Connected with this is the issue of faith and works. If you try to fight your sin without really repenting, or fight the devil without really removing, you will be in works. You will be trying to please God by doing good things instead of accepting that God loves you regardless of your inability to do good things. It is by abiding in this unconditional love, and by receiving forgiviness for your sins that results from repentance that you will have the power of God living inside of you. When you try to get God to love you more by human effort, you are in works.
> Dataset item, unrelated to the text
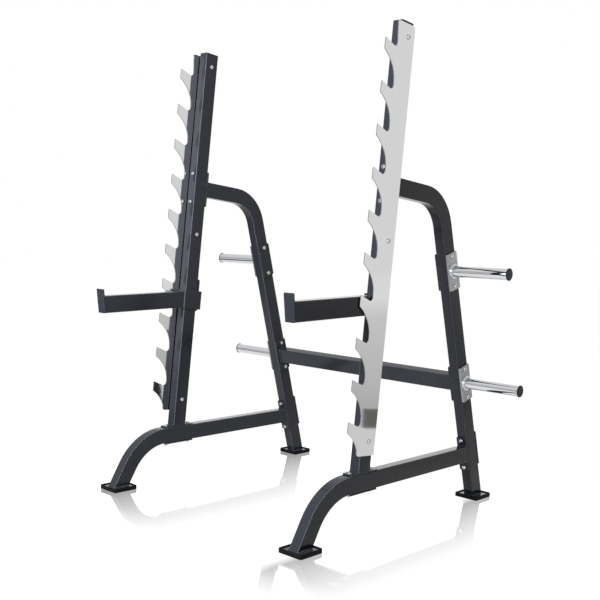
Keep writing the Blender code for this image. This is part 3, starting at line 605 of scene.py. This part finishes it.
hook_face = TUBE_WIDTH / 2 + HOOK_STANDOFF + HOOK_PLATE
seat_y = seat_middle.y + SEAT_SHIFT
leg_face = -(TUBE_DEPTH / 2 + GAP + JOINT_PLATE)
flange_centre = LEG_FRAME @ Vector((0.0, -(TUBE_DEPTH / 2 + GAP + JOINT_PLATE / 2), 0.0))
joint_point = intersect_line_plane(base_middle, base_middle + Y_AXIS, flange_centre, leg_normal)
joint_place = (LEG_FRAME.inverted() @ joint_point).z
half = BOLT_SPACING / 2
for label, side in SIDES.items():
    out = facing((side, 0, 0))
    kinds = {
        "hook_plate_bolt": (hook_face + TUBE_WIDTH / 2, False, True, {
            place: UPRIGHT_FRAME @ at(side * hook_face, TUBE_DEPTH / 2, height) @ out
            for place, height in HOOK_BOLTS.items()}),
        "top_arm_bolt": (TUBE_DEPTH + GAP + JOINT_PLATE, True, False, {
            place: UPRIGHT_FRAME @ at(z=TOP_ARM_HEIGHT + offset) @ facing((0, -1, 0))
            for place, offset in (("upper", half), ("lower", -half))}),
        "seat_bolt": (2 * THIN_PLATE + 2 * GAP + TUBE_DEPTH, True, False, {
            place: at(y=seat_y + offset, z=seat_top)
            for place, offset in (("front", -half), ("rear", half))}),
        "base_joint_bolt": (TUBE_DEPTH + 2 * (GAP + JOINT_PLATE), True, False, {
            place: LEG_FRAME @ at(y=leg_face, z=joint_place + offset) @ facing((0, -1, 0))
            for place, offset in (("upper", half), ("lower", -half))}),
    }
    for level, height in HORN_PLACES.items():
        grip = HORN_FACE + TUBE_WIDTH / 2 + GAP + JOINT_PLATE
        kinds[f"{level}_horn_bolt"] = (grip, level == "lower", False, {
            place: LEG_FRAME @ at(x=side * HORN_FACE, z=height + offset) @ out
            for place, offset in (("upper", half), ("lower", -half))})
    for kind, (grip, far_nut, spacer, places) in kinds.items():
        pattern = make_fastener("pattern", grip, far_nut, spacer)
        for place, stand in places.items():
            node = f"{label}_{kind}_{place}"
            bolt = bpy.data.objects.new(f"{node}_finished", pattern.data.copy())
            bpy.context.collection.objects.link(bolt)
            bolt.data.transform(side_plane(side) @ stand)
            fit(bolt, "frame", zinc, "zinc_fasteners", node)
        bpy.data.objects.remove(pattern, do_unlink=True)


# Safety arms.
# Each arm tube is welded to a sleeve that slides on the upright, with an upturned stop plate at its tip.
# They have the frame's coat. A plastic pad takes up the play behind the upright.
PAD_EDGE = 0.0012

for label in SIDES:
    node = f"{label}_safety_arm"
    fit(rounded_copy(node, COAT_EDGE), f"{label}_arm", coat, "powder_coat", node)
    node = f"{label}_bearing_pad"
    fit(rounded_copy(node, PAD_EDGE), f"{label}_arm", plastic, "black_plastic", node)


# Feet and tube caps.
# Each foot plate sits in a moulded black rubber tray. A plastic cap plugs the top of each upright.
RUBBER = (0.0014, 0.0014, 0.0018, 1.0)
RUBBER_LIGHT = (0.0036, 0.0036, 0.0042, 1.0)
TRAY_EDGE = 0.0018
CAP_EDGE = 0.0012

rubber = Finish("black_rubber")
pebble = rubber.noise(700.0, detail=2.0)
dust = rubber.noise(35.0, detail=4.0)
rubber.surface(
    Base_Color=rubber.blend(dust, RUBBER, RUBBER_LIGHT),
    Roughness=pebble * 0.15 + 0.50,
    Specular_IOR_Level=0.08,
    Normal=rubber.bump(pebble, 0.0001),
)
for label in SIDES:
    for which in ("front", "rear"):
        node = f"{label}_{which}_foot_pad"
        fit(rounded_copy(node, TRAY_EDGE), "frame", rubber, "black_rubber", node)
    node = f"{label}_upright_cap"
    fit(rounded_copy(node, CAP_EDGE), "frame", plastic, "black_plastic", node)


# Studio.
# A white floor runs to the horizon under an even white surround. Bright metal and glossy coat see a grey
# room instead, darker at the front left and brighter at the front right, and darker stretches of floor.
# Three soft lamps in front of the rack light it, and mirrors don't see them.
ROOM_STRENGTH = 8.0
ROOM = [
    (0.00, (0.12, 0.125, 0.13, 1.0)), (0.06, (0.068, 0.069, 0.073, 1.0)),
    (0.18, (0.068, 0.069, 0.073, 1.0)), (0.25, (0.087, 0.088, 0.091, 1.0)),
    (0.32, (0.128, 0.128, 0.128, 1.0)), (0.50, (0.128, 0.128, 0.128, 1.0)),
    (0.55, (0.119, 0.119, 0.119, 1.0)), (0.76, (0.119, 0.120, 0.121, 1.0)),
    (0.83, (0.40, 0.42, 0.46, 1.0)), (0.93, (0.40, 0.42, 0.46, 1.0)), (1.00, (0.12, 0.125, 0.13, 1.0)),
]
ROOM_ABOVE = (0.112, 0.112, 0.113, 1.0)
WINDOW = (0.225, 0.225, 0.225, 1.0)
SKYLIGHT = (0.90, 0.95, 1.0, 1.0)
WHITE = (1.0, 1.0, 1.0, 1.0)
FLOOR_GREY = (0.28, 0.28, 0.28, 1.0)
FLOOR_SHADOW = (0.02, 0.02, 0.02, 1.0)
FLOOR_RADIUS = 30.0
PATCH_LIFT = 0.001


def ray(finish, *kinds):
    """1 for any of these kinds of ray, and 0 for the rest."""
    path = finish.tree.nodes.new("ShaderNodeLightPath")
    seen = Signal(finish, path.outputs[kinds[0]])
    for kind in kinds[1:]:
        seen = seen.joined("MAXIMUM", seen, Signal(finish, path.outputs[kind]))
    return seen


surround = bpy.data.worlds.new("surround")
bpy.context.scene.world = surround
sky = Finish("surround", surround).bare()
direction = sky.node("ShaderNodeTexCoord", output="Generated")
sideward, frontward, rising = (
    sky.node("ShaderNodeSeparateXYZ", {}, {0: direction}, output=axis) for axis in "XYZ")
around = sky.node("ShaderNodeMath", {"operation": "ARCTAN2"}, {0: sideward, 1: frontward})
around = around * (0.5 / math.pi) + 0.5
room = sky.node("ShaderNodeValToRGB", {"stops": ROOM}, {0: around})
room = sky.blend(sky.fade(rising, (0.26, 1.0), (0.36, 0.0)), ROOM_ABOVE, room)
window_height = sky.fade(rising, (0.08, 0.0), (0.16, 1.0), (0.30, 1.0), (0.38, 0.0))
window_width = sky.fade(around, (0.30, 0.0), (0.34, 1.0), (0.43, 1.0), (0.47, 0.0))
room = sky.blend(window_height * window_width, room, WINDOW)
lighting = sky.node("ShaderNodeBackground", {}, {"Color": SKYLIGHT, "Strength": 0.30})
reflected = sky.node("ShaderNodeBackground", {}, {"Color": room, "Strength": ROOM_STRENGTH})
backdrop = sky.node("ShaderNodeBackground", {}, {"Color": WHITE, "Strength": 1.0})
mirrored = ray(sky, "Is Glossy Ray", "Is Transmission Ray")
shown = sky.node("ShaderNodeMixShader", {}, {0: mirrored, 1: lighting, 2: reflected})
shown = sky.node("ShaderNodeMixShader", {}, {0: ray(sky, "Is Camera Ray"), 1: shown, 2: backdrop})
sky.node("ShaderNodeOutputWorld", {}, {"Surface": shown})

bpy.ops.object.select_all(action="DESELECT")
bpy.ops.mesh.primitive_circle_add(vertices=64, radius=FLOOR_RADIUS, fill_type="NGON")
floor = bpy.context.object
floor.name = "floor"
paper = Finish("floor").bare()
plain = paper.node("ShaderNodeBsdfDiffuse", {}, {"Color": FLOOR_GREY})
shadowed = paper.node("ShaderNodeBsdfDiffuse", {}, {"Color": FLOOR_SHADOW})
glow = paper.node("ShaderNodeEmission", {}, {"Color": WHITE, "Strength": 1.0})
gloss = paper.node("ShaderNodeBsdfGlossy", {}, {"Color": WHITE, "Roughness": 0.04})
place = paper.node("ShaderNodeTexCoord", output="Object")
across, along = (paper.node("ShaderNodeSeparateXYZ", {}, {0: place}, output=axis) for axis in "XY")
beside_frames = paper.fade(
    across * 0.25 + 0.35, (0.16, 0.0), (0.20, 0.75), (0.37, 0.0), (0.497, 0.0), (0.512, 0.56), (0.61, 0.0))
between_feet = paper.fade(along * 0.25 + 0.5, (0.24, 0.0), (0.31, 1.0), (0.72, 1.0), (0.82, 0.0))
lit = paper.node("ShaderNodeMixShader", {}, {0: beside_frames * between_feet, 1: glow, 2: gloss})
lit = paper.node("ShaderNodeAddShader", {}, {0: lit, 1: shadowed})
seen = ray(paper, "Is Camera Ray", "Is Glossy Ray", "Is Transmission Ray")
mixed = paper.node("ShaderNodeMixShader", {}, {0: seen, 1: plain, 2: lit})
paper.node("ShaderNodeOutputMaterial", {}, {"Surface": mixed})
floor.data.materials.append(paper.data)


def dark_patch(name, place, lift, turn, size, stops):
    """A darker part of the floor that only mirrors see, shaded along its length."""
    bpy.ops.object.select_all(action="DESELECT")
    bpy.ops.mesh.primitive_plane_add(size=1.0, location=(*place, lift), rotation=(0, 0, turn))
    patch = bpy.context.object
    patch.scale = (*size, 1.0)
    patch.name = name
    dark = Finish(name).bare()
    length = dark.node("ShaderNodeTexCoord", output="Generated")
    length = dark.node("ShaderNodeSeparateXYZ", {}, {0: length}, output="X")
    shade = dark.node("ShaderNodeValToRGB", {"stops": stops}, {0: length})
    shade = dark.node("ShaderNodeEmission", {}, {"Color": shade, "Strength": 1.0})
    dark.node("ShaderNodeOutputMaterial", {}, {"Surface": shade})
    patch.data.materials.append(dark.data)
    patch.visible_camera = patch.visible_diffuse = patch.visible_shadow = False


dark_patch("front_floor", (-3.92, -3.78), PATCH_LIFT, math.radians(225.0), (7.1, 5.4), [
    (0.00, (0.70, 0.70, 0.70, 1.0)), (0.08, (0.22, 0.22, 0.23, 1.0)),
    (0.20, (0.16, 0.16, 0.17, 1.0)), (1.00, (0.16, 0.16, 0.17, 1.0)),
])
dark_patch("back_floor", (5.81, 6.28), PATCH_LIFT, math.radians(51.3), (14.2, 5.0), [
    (0.00, (0.86, 0.86, 0.87, 1.0)), (0.115, (0.86, 0.86, 0.87, 1.0)),
    (0.12, (0.60, 0.60, 0.60, 1.0)), (0.21, (0.68, 0.68, 0.68, 1.0)),
    (0.31, (0.71, 0.71, 0.71, 1.0)), (0.437, (0.764, 0.764, 0.766, 1.0)),
    (0.65, (0.80, 0.80, 0.805, 1.0)), (1.00, (0.90, 0.90, 0.905, 1.0)),
])
dark_patch("doorway", (2.114, 1.837), 3 * PATCH_LIFT, math.radians(50.97), (0.72, 0.35), [
    (0.00, (0.19, 0.19, 0.185, 1.0)), (0.08, (0.185, 0.18, 0.17, 1.0)),
    (0.15, (0.175, 0.165, 0.15, 1.0)), (0.93, (0.175, 0.165, 0.15, 1.0)),
    (0.95, (0.07, 0.065, 0.06, 1.0)), (1.00, (0.07, 0.065, 0.06, 1.0)),
])


def lamp(name, place, aim, size, power):
    """A soft rectangular lamp that mirrors don't see."""
    data = bpy.data.lights.new(name, "AREA")
    data.shape = "RECTANGLE"
    data.size, data.size_y = size
    data.energy = power
    light = bpy.data.objects.new(name, data)
    bpy.context.collection.objects.link(light)
    light.location = place
    light.rotation_euler = (Vector(aim) - Vector(place)).to_track_quat("-Z", "Y").to_euler()
    light.visible_glossy = light.visible_camera = False


lamp("key", (0.35, -4.0, 3.4), (0.0, 0.0, 1.1), (1.6, 2.0), 680.0)
lamp("fill", (4.6, -1.8, 3.0), (-0.4, 0.1, 0.9), (2.0, 2.0), 8.0)
lamp("inner_fill", (0.5, -2.6, 2.3), (-0.6, 0.2, 1.3), (0.4, 1.2), 165.0)


# Camera.
# It stands to the right of the rack and in front of it, 1.2 m above the floor, and looks slightly down.
CAMERA_PLACE = Vector((2.93984, -2.83690 + UPRIGHT_FRONT, 1.21699))
YAW, PITCH, ROLL = math.radians(43.063), math.radians(6.010), math.radians(1.951)
FOCAL_PIXELS, CENTRE_PIXELS, PICTURE = 919.02, 334.74, 600.0
SENSOR_WIDTH = 36.0

camera = bpy.data.objects.new("camera", bpy.data.cameras.new("camera"))
bpy.context.collection.objects.link(camera)
forward = Vector((-math.sin(YAW) * math.cos(PITCH), math.cos(YAW) * math.cos(PITCH), -math.sin(PITCH)))
level = Vector((math.cos(YAW), math.sin(YAW), 0.0))
upward = level.cross(forward)
right = level * math.cos(ROLL) + upward * math.sin(ROLL)
top = upward * math.cos(ROLL) - level * math.sin(ROLL)
camera.matrix_world = at(*CAMERA_PLACE) @ Matrix((right, top, -forward)).transposed().to_4x4()
camera.data.sensor_width = SENSOR_WIDTH
camera.data.lens = SENSOR_WIDTH * FOCAL_PIXELS / PICTURE
camera.data.shift_y = (CENTRE_PIXELS - PICTURE / 2) / PICTURE
camera.data.clip_end = 200.0
bpy.context.scene.camera = camera
bpy.context.scene.view_settings.view_transform = "Standard"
Rather than deal with any demonic oppression up front, we see this at the end of the process. His role is as the iron padlock on the door of your sin. He keeps reinforcing it by making it hard to do the right thing, and easy to the wrong thing. He supercharges the evil, and fights you on the good. He plays tapes in your head and until you accept them. He’s an evil bully. We will command him to go, but you must be ready to take back the ground one piece at a time. We look for “total disfellowship” as the condition of his removal. Every thing that causes you to “like” him being there must be gone. But I don’t like the devil being there? You like what he offers you on the front end, just not what you get on the back end. You like the drinking but not the hangover. When you stop liking the drinking, the devil’s days are numbered. This is the reality about the devil.